9. Learn what grounds you (and use it)
Sometimes I don’t feel like hiking or socializing or working; I just want to wallow in my homesickness and boredom. So I watch my favorite movie – Alice in Wonderland – and have some tea and I feel better. If I feel frustrated or rushed, I can meditate. When Crush’s engine starts making weird noises, I grab a corner store ice cream bar before I decide what to do. And when things are really rough, I know that swimming in a natural body of water will fix it. These things bring me back to the present moment so I can’t spin out and panic about the what-ifs; they’re all in my toolbox for happiness.
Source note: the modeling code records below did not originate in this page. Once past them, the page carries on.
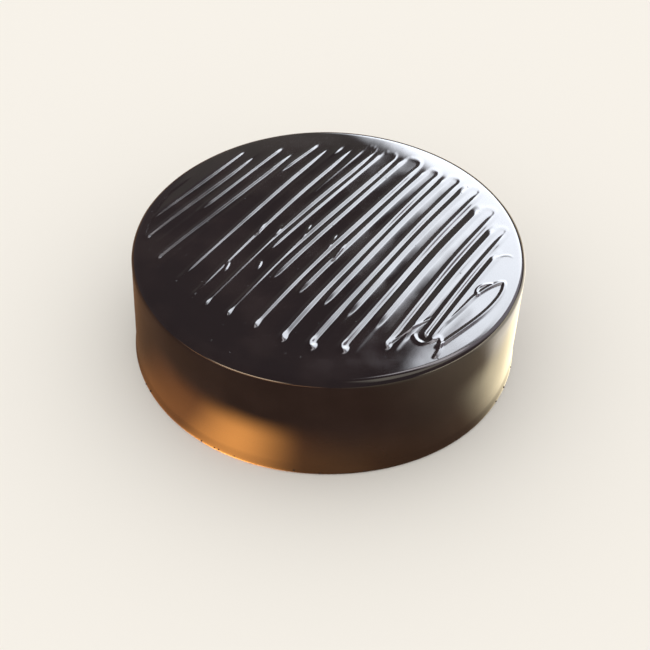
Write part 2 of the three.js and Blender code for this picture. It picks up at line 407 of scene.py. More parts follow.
# the smooth body under the piping
body = {
    "sideRadius": 100 * mm,
    "topHeight": 62.3 * mm,
    "rimRound": 4 * mm,
    "rollOffWidth": 12 * mm,
    "rollOffDrop": 0.35 * mm,
    "footFlare": 0.7 * mm,
    "footFlareHeight": 7 * mm,
    "footRound": 0.8 * mm,
    "topShift": (0.9 * mm, 0.4 * mm),
    "footShift": (-0.6 * mm, -0.2 * mm),
    # number of lobes, swell, turn
    "lobes": [(2, 0.45 * mm, 0.6), (3, 0.35 * mm, 2.1), (5, 0.2 * mm, 4.0)],
    # the grid of the top: its columns, its rows and how far out it goes of the flat part
    "across": 520,
    "along": 146,
    "gridReach": 0.985,
    "gridStraightens": 6,  # the power with which the lean of the columns ends at the rim
    "rimSteps": 6,
    "sideSteps": 8,
    "footSteps": 5,
    "layAngle": math.radians(59),
}


def outlined(x, y, z):
    # moves a point of the plain round to the cake's own slightly uneven outline
    radius = math.hypot(x, y)
    angle = math.atan2(y, x)
    up = z / body["topHeight"]
    swell = sum(size * math.cos(count * angle + turn) for count, size, turn in body["lobes"])
    share = radius / body["sideRadius"]
    stretch = 1 + swell * share / body["sideRadius"]
    shiftX = body["footShift"][0] + (body["topShift"][0] - body["footShift"][0]) * up
    shiftY = body["footShift"][1] + (body["topShift"][1] - body["footShift"][1]) * up
    return x * stretch + shiftX * share, y * stretch + shiftY * share, z


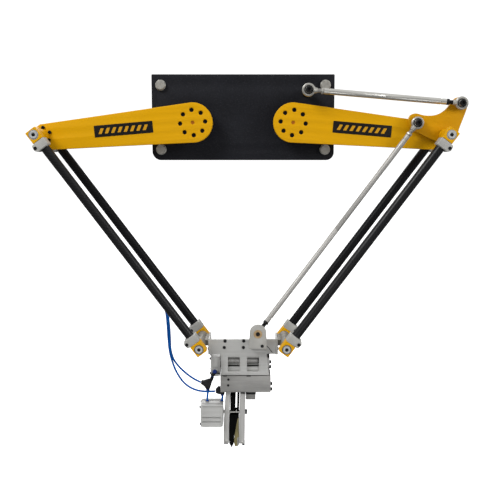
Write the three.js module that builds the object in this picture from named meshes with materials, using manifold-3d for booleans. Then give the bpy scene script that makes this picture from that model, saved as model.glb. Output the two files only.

It might take some time to learn what you need to have in your toolbox – maybe it’s a favorite CD or a game or a book or a prayer – and maybe it takes some practice to learn to open the toolbox rather than just freaking out, but it’s worth it, I promise.
10. You’re not a tree
So many people have said it: “I wish I could do what you’re doing.” What if I told you that you could? What if I told you that you’re the only person in charge of your life, and if you want something you can go get it? If you don’t like where you are or what you’re doing, move. If you don’t like who you’ve become, make steps to find your way back to yourself. Don’t let pride keep you in a bad place, and don’t settle for anything less than what you deserve.
These lessons haven’t always been easy to swallow, but I’m all the happier for learning them. What do you think? What lessons has travel taught you? What should I be learning as I cross the last seventeen states off of my list?